PROVIDED MATERIAL:
◆ ◆ ◆ ◆ ◆ ◆ ◆

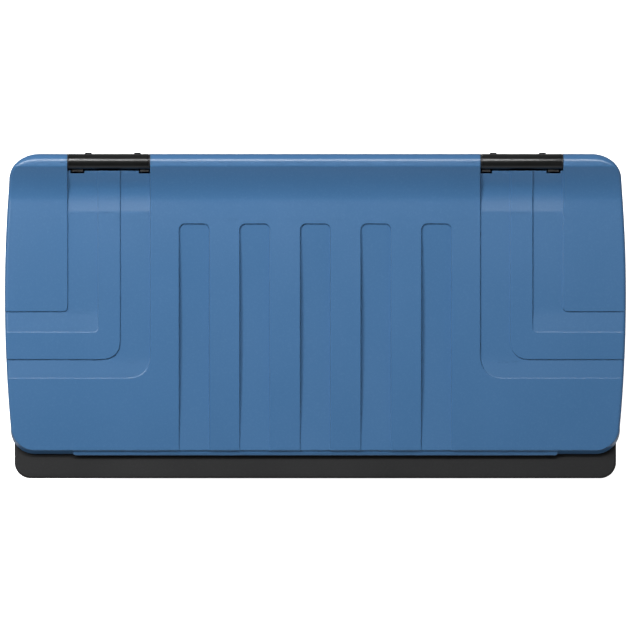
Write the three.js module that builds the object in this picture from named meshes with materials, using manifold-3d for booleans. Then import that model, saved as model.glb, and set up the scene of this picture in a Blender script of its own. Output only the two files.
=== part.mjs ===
// A sandbox with a hinged cover: a dark moulded tub, a blue moulded lid, and two steel hinges at the back.
// Millimetres, +Z up, the front faces -Y, and the origin is under the middle of the object, on the ground.
import * as THREE from "three";
import { mergeVertices } from "three/addons/utils/BufferGeometryUtils.js";
import Module from "manifold-3d";

const wasm = await Module();
wasm.setup();

// ---------- driving dimensions ----------
const GAP = 0.3; // between two pieces that touch
const FAR = 700; // past every side of the object
const OVERRUN = 40; // how far a cutter runs past what it cuts
const BITE = 1; // how far two joined solids reach into each other

const HINGE = { y: 297, z: 445 }; // the axis that the lid turns about, along X
const ROLL_RADIUS = 15; // the rounded rear edge of the lid, and the hinge tubes

const LID = {
  skin: 4,
  halfWidth: 600, // at the widest place of the bowed sides
  widestY: 36,
  bowRadius: 2813,
  front: -261,
  rear: HINGE.y + ROLL_RADIUS,
  bottom: 390,
  frontCorner: 46.5,
  rearCorner: { x: 58, y: 50 },
  edgeRadius: 5,
  crownY: 223, // where the slope of the ridge meets the panel
  crownZ: 430,
  crownDrop: 22, // the panel falls this much on its way to the front edge
  ridgeY: 288, // front edge of the flat strip on top of the ridge
  ridgePower: 1.6,
  cornerWrap: 528, // the skirt comes round the rear corners as far as this
};
const UNDER = LID.bottom - OVERRUN; // below every edge of the lid
const RIB = { count: 5, pitch: 117, width: 59, rear: 177.5, radius: 12, rearDepth: 3.5, frontDepth: 0.8 };
const CHANNEL_DEPTH = 3.5;
// Each L-shaped channel runs forward from a hinge pocket and turns out through the side of the lid.
const CHANNELS = [
  { outerX: 478.5, innerX: 419.5, rearY: 8, frontY: -32.5, outerRadius: 10, innerRadius: 10 },
  { outerX: 377, innerX: 318.3, rearY: -84.5, frontY: -121.5, outerRadius: 38, innerRadius: 48 },
];
const POCKET = { outerX: 478.5, innerX: 318.3, front: 201.5, rear: 281, tubeRadius: 17.5, strapRadius: 22.5 };
// Height of the pocket's floor over its front edge, along Y.
const POCKET_FLOOR = [
  [201.5, 0],
  [212, -3],
  [224, -5.4],
  [235, -6],
  [246, -4],
  [256, 0.5],
  [264, 6],
  [272, 13.5],
  [281, 23],
];
const GRIP = { halfWidth: 469, front: -270.5, bottom: 397.5, top: 403, endRadius: 6 };
const BOSS = { radius: 13, length: 12, bore: 8.3 };

const TUB = {
  wall: 5,
  floor: 8,
  rim: 385,
  rimBottom: 355,
  rimHalfWidth: 582,
  front: -315,
  rear: 303.7,
  rimCorner: 31,
  rimEdge: 8,
  topHalfWidth: 548,
  topFront: -281,
  baseHalfWidth: 518,
  baseFront: -253,
  baseRear: 284,
  bodyCorner: 60,
  footHeight: 12,
};
const OPENING = { halfWidth: 520, front: -235, corner: 45, belowPanel: 13.5 };
const SEAL = { width: 8, height: 5, overhang: 1.5 };
const FOOT = { x: 420, frontY: -185, rearY: 215, length: 130, width: 60, corner: 14 };
const DRAIN = { radius: 6, x: 300, frontY: -185, rearY: 215 };
const SWAGE = { depth: 5, bottom: 55, top: 320, width: 59, radius: 12 };
const SIDE_SWAGE = { width: 110, ys: [-110, 130] };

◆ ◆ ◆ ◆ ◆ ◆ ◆

THE EXERCISE: Once more, set down the full listing, verbatim.

ANSWER TO THE TASK:
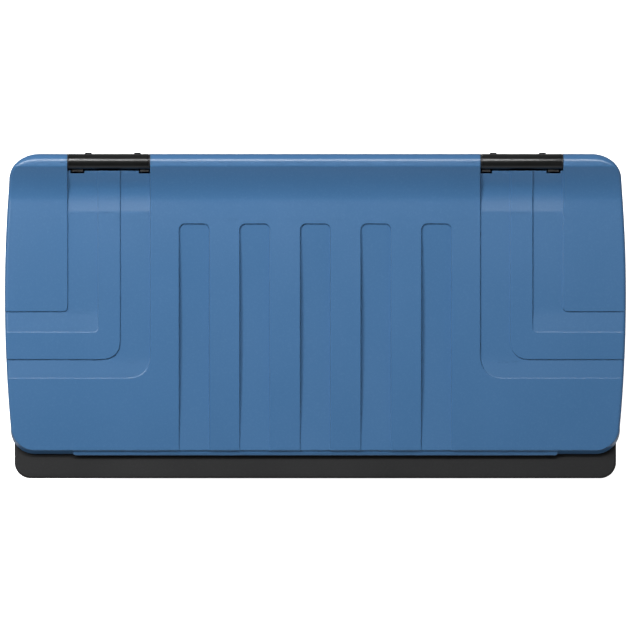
Write the three.js module that builds the object in this picture from named meshes with materials, using manifold-3d for booleans. Then import that model, saved as model.glb, and set up the scene of this picture in a Blender script of its own. Output only the two files.
=== part.mjs ===
// A sandbox with a hinged cover: a dark moulded tub, a blue moulded lid, and two steel hinges at the back.
// Millimetres, +Z up, the front faces -Y, and the origin is under the middle of the object, on the ground.
import * as THREE from "three";
import { mergeVertices } from "three/addons/utils/BufferGeometryUtils.js";
import Module from "manifold-3d";

const wasm = await Module();
wasm.setup();

// ---------- driving dimensions ----------
const GAP = 0.3; // between two pieces that touch
const FAR = 700; // past every side of the object
const OVERRUN = 40; // how far a cutter runs past what it cuts
const BITE = 1; // how far two joined solids reach into each other

const HINGE = { y: 297, z: 445 }; // the axis that the lid turns about, along X
const ROLL_RADIUS = 15; // the rounded rear edge of the lid, and the hinge tubes

const LID = {
  skin: 4,
  halfWidth: 600, // at the widest place of the bowed sides
  widestY: 36,
  bowRadius: 2813,
  front: -261,
  rear: HINGE.y + ROLL_RADIUS,
  bottom: 390,
  frontCorner: 46.5,
  rearCorner: { x: 58, y: 50 },
  edgeRadius: 5,
  crownY: 223, // where the slope of the ridge meets the panel
  crownZ: 430,
  crownDrop: 22, // the panel falls this much on its way to the front edge
  ridgeY: 288, // front edge of the flat strip on top of the ridge
  ridgePower: 1.6,
  cornerWrap: 528, // the skirt comes round the rear corners as far as this
};
const UNDER = LID.bottom - OVERRUN; // below every edge of the lid
const RIB = { count: 5, pitch: 117, width: 59, rear: 177.5, radius: 12, rearDepth: 3.5, frontDepth: 0.8 };
const CHANNEL_DEPTH = 3.5;
// Each L-shaped channel runs forward from a hinge pocket and turns out through the side of the lid.
const CHANNELS = [
  { outerX: 478.5, innerX: 419.5, rearY: 8, frontY: -32.5, outerRadius: 10, innerRadius: 10 },
  { outerX: 377, innerX: 318.3, rearY: -84.5, frontY: -121.5, outerRadius: 38, innerRadius: 48 },
];
const POCKET = { outerX: 478.5, innerX: 318.3, front: 201.5, rear: 281, tubeRadius: 17.5, strapRadius: 22.5 };
// Height of the pocket's floor over its front edge, along Y.
const POCKET_FLOOR = [
  [201.5, 0],
  [212, -3],
  [224, -5.4],
  [235, -6],
  [246, -4],
  [256, 0.5],
  [264, 6],
  [272, 13.5],
  [281, 23],
];
const GRIP = { halfWidth: 469, front: -270.5, bottom: 397.5, top: 403, endRadius: 6 };
const BOSS = { radius: 13, length: 12, bore: 8.3 };

const TUB = {
  wall: 5,
  floor: 8,
  rim: 385,
  rimBottom: 355,
  rimHalfWidth: 582,
  front: -315,
  rear: 303.7,
  rimCorner: 31,
  rimEdge: 8,
  topHalfWidth: 548,
  topFront: -281,
  baseHalfWidth: 518,
  baseFront: -253,
  baseRear: 284,
  bodyCorner: 60,
  footHeight: 12,
};
const OPENING = { halfWidth: 520, front: -235, corner: 45, belowPanel: 13.5 };
const SEAL = { width: 8, height: 5, overhang: 1.5 };
const FOOT = { x: 420, frontY: -185, rearY: 215, length: 130, width: 60, corner: 14 };
const DRAIN = { radius: 6, x: 300, frontY: -185, rearY: 215 };
const SWAGE = { depth: 5, bottom: 55, top: 320, width: 59, radius: 12 };
const SIDE_SWAGE = { width: 110, ys: [-110, 130] };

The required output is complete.